Mr. John Salmon
- Chapter 1: Victor Frankenstein is going through great sorrow and grief as his conscience cannot handle the guilt caused by the death of the innocent Justine. He “wandered like an evil spirit” (Shelley 103) as he was unable to conceive peace. This state of mind preyed upon [his] health” (Shelley 103) as he was unable to cope with the present events and his guilt, this marks the mood at his part of the novel as that of despair and of regret. . Victor is then taken to Belrive in order to find peace, there he pondered about the outcome caused by his actions. However rather than finding the peace his father wanted him to find his mind fills with the desire of revenge against his own creation.
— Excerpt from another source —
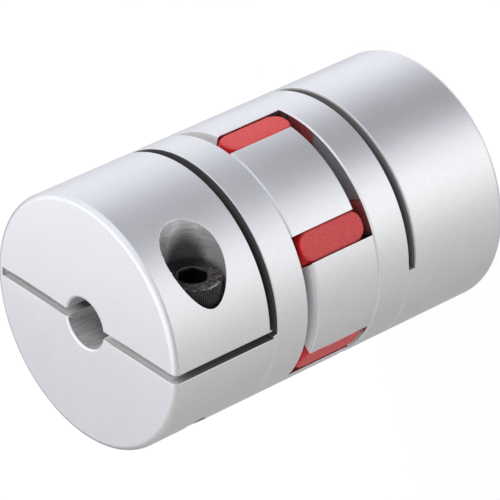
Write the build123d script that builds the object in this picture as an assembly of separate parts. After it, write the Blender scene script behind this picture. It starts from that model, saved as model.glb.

Unable to handle the emotional pressure he pursues a lonely trip to the valley of Chamounix. Here the mood then begins fluctuating as he purses internal peace but his guilt keeps tormenting his mind. He first “ceased to fear, or to bend before any being less almighty” (Shelly 107) and “a tingling long-lost sense of pleasure often came across [him] (Shelley 107), however then he found himself “fettered again to grief and indulging in the misery of reflection” showing the nature of his internal conflict.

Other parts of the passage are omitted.